To be completely honest, this past week has been a more difficult week for me as a mom. Brooke's been extra challenging which isn't a huge deal, but to add to that, the girls have not been napping well. From day one I have worked to put them on the same nap schedule as each other but lately they have been falling asleep in the car (on the days we're out) and then not transferring into their beds without waking up raring to go. We have had some unavoidable appointments and commitments this week and the car rides managed to mess with naps almost every single day
I was starting to feel bogged down. It's hard to not EVER get a break throughout the course of the day. I book their nap time with one thing after another... My exercise and shower usually come first and then I do any housework and/or laundry that is laying around. Without the free time to do those things, I was starting to feel the weight of not having enough hours in the day. Then, I just gave my feelings and frustrations to God.

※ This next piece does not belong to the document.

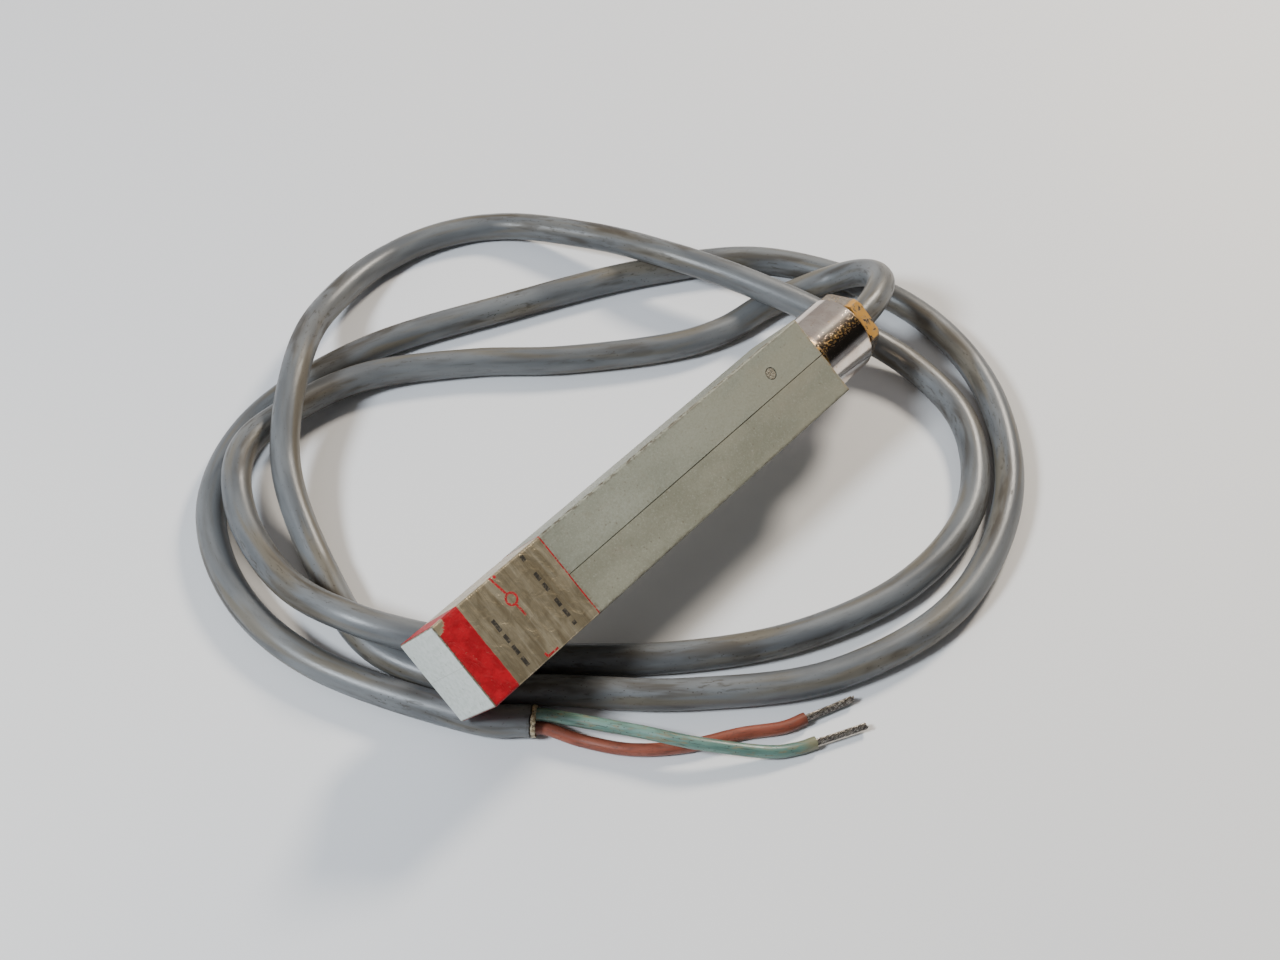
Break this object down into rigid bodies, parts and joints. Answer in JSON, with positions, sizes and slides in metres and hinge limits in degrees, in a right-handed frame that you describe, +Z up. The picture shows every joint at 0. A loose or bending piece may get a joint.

I've been praying every day that God will give me a servant's heart for my children and that when their agenda conflicts with mine that I will be content to meet their needs above my own. For me, it's easy to care of my girls and be content in doing so when our everything goes according to my "plan" but it's hard to not let setbacks frustrate me.
I must say that God has really answered my prayers as of late. I have a renewed sense of excitement and joy in regards to raising my daughters. Granted, the girls still aren't their usual perfectly napping selves but I'm not allowing that to get the best of me. The dishes and the housework can sit for a bit longer and the laundry might have to pile up a bit but all of that stuff isn't what really matters.